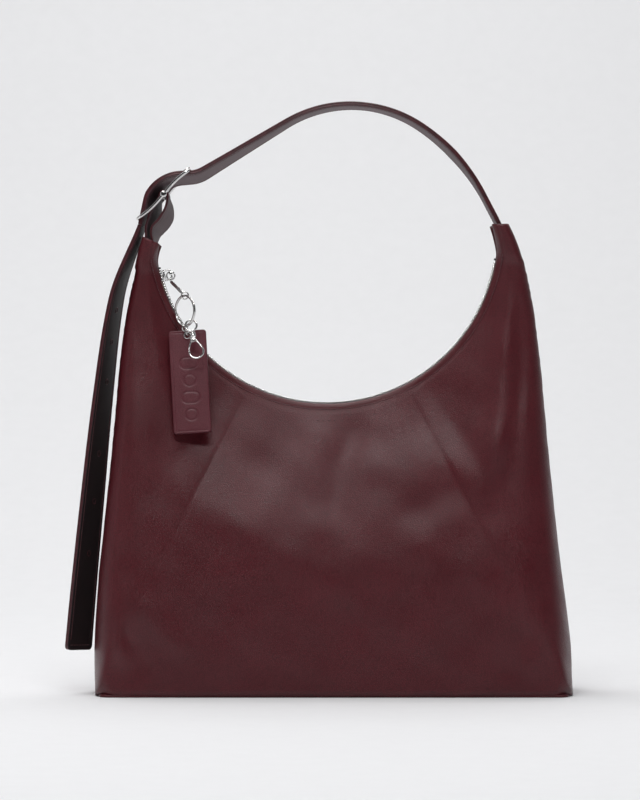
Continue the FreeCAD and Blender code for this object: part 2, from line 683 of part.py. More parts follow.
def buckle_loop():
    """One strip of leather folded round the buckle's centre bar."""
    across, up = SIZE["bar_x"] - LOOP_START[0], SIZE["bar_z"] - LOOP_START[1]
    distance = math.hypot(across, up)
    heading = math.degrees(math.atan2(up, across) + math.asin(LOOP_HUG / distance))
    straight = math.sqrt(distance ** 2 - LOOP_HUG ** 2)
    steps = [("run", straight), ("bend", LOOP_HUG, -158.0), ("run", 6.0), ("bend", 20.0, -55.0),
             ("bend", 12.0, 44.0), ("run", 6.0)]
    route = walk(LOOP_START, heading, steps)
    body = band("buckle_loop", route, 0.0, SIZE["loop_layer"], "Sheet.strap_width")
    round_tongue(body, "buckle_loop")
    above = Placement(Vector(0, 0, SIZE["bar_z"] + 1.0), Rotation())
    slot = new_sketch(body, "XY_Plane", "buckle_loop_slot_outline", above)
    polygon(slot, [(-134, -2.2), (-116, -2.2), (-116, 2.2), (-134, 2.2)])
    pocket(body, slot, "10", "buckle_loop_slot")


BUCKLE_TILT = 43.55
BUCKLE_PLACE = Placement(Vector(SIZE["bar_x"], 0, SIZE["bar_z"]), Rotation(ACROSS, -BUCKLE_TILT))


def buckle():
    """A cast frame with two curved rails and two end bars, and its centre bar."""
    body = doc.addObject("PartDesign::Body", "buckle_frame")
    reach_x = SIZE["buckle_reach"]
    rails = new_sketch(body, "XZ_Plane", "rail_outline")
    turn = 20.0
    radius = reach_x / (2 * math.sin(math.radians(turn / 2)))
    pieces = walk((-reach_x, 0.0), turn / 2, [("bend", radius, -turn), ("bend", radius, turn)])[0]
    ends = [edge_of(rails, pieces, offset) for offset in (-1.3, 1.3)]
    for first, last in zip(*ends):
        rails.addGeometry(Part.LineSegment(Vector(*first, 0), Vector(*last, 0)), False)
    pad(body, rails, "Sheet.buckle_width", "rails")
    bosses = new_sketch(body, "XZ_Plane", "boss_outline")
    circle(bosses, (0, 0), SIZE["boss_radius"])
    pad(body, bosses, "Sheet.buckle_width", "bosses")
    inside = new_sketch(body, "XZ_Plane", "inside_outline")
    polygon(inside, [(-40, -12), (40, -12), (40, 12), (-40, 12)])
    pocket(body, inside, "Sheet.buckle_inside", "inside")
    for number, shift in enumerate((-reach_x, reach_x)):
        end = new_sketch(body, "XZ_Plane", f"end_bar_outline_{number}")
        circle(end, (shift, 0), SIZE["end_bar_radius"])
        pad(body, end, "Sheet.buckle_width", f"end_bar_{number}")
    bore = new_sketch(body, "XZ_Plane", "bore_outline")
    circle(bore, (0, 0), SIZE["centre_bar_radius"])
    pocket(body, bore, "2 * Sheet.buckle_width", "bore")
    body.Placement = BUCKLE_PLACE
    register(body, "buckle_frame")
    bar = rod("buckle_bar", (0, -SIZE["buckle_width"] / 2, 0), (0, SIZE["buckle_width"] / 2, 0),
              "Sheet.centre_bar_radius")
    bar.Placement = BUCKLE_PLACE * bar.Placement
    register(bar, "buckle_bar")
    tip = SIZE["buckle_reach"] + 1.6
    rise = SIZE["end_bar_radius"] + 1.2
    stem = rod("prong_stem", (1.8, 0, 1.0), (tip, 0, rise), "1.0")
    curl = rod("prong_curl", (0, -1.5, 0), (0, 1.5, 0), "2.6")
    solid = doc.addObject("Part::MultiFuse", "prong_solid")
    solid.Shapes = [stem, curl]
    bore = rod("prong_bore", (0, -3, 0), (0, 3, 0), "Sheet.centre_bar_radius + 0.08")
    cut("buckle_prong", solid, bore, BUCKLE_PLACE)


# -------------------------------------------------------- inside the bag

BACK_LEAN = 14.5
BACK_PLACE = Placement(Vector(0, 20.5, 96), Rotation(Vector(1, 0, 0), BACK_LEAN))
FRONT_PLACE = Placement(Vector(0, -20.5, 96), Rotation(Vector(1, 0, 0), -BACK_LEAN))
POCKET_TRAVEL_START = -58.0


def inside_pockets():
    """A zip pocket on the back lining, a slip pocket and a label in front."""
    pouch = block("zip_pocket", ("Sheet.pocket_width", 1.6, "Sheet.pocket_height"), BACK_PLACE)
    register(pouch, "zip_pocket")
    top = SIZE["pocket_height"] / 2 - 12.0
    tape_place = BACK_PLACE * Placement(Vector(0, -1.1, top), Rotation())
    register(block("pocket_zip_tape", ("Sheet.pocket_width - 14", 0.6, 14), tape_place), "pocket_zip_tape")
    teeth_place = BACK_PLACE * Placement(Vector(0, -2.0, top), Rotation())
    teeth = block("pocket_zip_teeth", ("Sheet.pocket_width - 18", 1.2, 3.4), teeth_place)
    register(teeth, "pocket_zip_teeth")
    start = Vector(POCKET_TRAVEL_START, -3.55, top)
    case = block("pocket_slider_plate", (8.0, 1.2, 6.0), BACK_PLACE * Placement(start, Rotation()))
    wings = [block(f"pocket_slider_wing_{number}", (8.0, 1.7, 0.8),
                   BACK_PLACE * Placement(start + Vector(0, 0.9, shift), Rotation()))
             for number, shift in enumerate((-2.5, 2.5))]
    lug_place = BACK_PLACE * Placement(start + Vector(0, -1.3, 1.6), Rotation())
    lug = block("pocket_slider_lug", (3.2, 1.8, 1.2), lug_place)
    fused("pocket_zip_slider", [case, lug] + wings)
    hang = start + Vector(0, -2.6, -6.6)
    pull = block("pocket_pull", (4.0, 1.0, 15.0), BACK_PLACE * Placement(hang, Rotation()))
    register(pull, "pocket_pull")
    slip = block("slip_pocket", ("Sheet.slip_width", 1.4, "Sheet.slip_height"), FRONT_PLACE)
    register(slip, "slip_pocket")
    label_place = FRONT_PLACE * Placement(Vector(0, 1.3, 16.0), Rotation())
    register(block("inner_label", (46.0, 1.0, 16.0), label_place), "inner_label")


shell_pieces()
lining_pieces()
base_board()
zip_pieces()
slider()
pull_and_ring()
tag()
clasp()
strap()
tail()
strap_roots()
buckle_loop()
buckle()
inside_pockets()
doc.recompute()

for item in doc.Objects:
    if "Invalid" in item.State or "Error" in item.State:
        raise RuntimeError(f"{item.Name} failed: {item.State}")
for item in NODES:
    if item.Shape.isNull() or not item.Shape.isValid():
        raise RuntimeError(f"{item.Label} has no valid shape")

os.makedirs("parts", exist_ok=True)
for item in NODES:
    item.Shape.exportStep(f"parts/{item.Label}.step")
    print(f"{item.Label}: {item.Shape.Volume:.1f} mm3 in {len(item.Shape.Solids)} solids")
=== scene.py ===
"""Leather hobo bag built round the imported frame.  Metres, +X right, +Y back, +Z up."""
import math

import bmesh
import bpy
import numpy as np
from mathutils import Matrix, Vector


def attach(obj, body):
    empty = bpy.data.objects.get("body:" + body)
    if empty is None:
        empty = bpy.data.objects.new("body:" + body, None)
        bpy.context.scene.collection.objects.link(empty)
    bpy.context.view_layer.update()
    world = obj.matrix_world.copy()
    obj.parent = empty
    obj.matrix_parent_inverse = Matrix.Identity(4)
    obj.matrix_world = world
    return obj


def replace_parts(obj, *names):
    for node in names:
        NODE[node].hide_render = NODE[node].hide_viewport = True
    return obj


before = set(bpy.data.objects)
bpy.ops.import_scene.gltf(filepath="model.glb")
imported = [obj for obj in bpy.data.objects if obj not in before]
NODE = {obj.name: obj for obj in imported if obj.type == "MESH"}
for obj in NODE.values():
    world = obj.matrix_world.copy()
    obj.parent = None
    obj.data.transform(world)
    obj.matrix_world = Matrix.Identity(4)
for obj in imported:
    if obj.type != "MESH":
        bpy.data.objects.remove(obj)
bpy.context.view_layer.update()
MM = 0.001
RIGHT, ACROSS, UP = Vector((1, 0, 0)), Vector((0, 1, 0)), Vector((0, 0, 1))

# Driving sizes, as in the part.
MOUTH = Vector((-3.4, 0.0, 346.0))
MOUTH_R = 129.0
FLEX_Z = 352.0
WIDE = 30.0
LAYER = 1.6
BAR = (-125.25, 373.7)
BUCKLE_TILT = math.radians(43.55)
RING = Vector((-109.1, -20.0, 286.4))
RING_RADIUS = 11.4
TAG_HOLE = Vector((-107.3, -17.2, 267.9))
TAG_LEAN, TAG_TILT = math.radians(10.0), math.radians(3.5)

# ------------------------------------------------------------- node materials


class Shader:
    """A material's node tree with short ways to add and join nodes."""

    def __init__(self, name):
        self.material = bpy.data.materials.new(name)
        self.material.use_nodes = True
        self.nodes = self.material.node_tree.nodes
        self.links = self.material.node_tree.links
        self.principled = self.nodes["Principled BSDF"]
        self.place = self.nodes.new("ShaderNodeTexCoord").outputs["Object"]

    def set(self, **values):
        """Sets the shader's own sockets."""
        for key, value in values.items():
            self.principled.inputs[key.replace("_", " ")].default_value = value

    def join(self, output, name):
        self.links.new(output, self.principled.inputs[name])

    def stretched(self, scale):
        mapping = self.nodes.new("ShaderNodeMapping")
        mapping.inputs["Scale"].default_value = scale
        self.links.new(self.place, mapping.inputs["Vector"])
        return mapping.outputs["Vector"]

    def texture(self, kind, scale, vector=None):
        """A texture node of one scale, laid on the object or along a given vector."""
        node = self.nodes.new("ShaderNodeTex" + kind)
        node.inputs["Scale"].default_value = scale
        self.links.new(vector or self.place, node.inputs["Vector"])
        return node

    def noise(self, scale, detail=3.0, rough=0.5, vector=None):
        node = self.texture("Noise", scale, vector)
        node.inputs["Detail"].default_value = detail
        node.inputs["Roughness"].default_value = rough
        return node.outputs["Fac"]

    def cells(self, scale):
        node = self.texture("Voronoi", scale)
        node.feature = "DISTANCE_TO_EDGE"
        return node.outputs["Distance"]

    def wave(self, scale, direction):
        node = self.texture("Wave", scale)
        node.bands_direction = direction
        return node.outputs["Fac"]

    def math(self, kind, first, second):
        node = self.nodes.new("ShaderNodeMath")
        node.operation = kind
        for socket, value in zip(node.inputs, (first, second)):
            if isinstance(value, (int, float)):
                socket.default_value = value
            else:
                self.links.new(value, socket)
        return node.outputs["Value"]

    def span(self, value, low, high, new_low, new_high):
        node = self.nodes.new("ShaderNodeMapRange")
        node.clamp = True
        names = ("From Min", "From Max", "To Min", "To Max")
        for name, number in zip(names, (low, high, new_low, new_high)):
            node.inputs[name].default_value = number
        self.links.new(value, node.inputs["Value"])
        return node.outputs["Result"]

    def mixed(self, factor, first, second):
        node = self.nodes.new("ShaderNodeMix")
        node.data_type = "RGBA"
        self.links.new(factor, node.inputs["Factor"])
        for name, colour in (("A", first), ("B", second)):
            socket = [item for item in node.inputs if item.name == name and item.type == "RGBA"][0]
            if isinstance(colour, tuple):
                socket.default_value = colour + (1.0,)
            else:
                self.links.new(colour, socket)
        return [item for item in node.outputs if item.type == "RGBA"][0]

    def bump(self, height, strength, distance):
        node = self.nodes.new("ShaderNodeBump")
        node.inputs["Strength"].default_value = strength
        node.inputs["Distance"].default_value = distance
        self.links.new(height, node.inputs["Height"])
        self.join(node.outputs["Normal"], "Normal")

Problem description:
Above is a listing; print exactly its lines from the one with "obj.matrix_world = Matrix.Identity(4)" through the one with "material's node tree", and no other lines.

Written reply:
    obj.matrix_world = Matrix.Identity(4)
for obj in imported:
    if obj.type != "MESH":
        bpy.data.objects.remove(obj)
bpy.context.view_layer.update()
MM = 0.001
RIGHT, ACROSS, UP = Vector((1, 0, 0)), Vector((0, 1, 0)), Vector((0, 0, 1))

# Driving sizes, as in the part.
MOUTH = Vector((-3.4, 0.0, 346.0))
MOUTH_R = 129.0
FLEX_Z = 352.0
WIDE = 30.0
LAYER = 1.6
BAR = (-125.25, 373.7)
BUCKLE_TILT = math.radians(43.55)
RING = Vector((-109.1, -20.0, 286.4))
RING_RADIUS = 11.4
TAG_HOLE = Vector((-107.3, -17.2, 267.9))
TAG_LEAN, TAG_TILT = math.radians(10.0), math.radians(3.5)

# ------------------------------------------------------------- node materials


class Shader:
    """A material's node tree with short ways to add and join nodes."""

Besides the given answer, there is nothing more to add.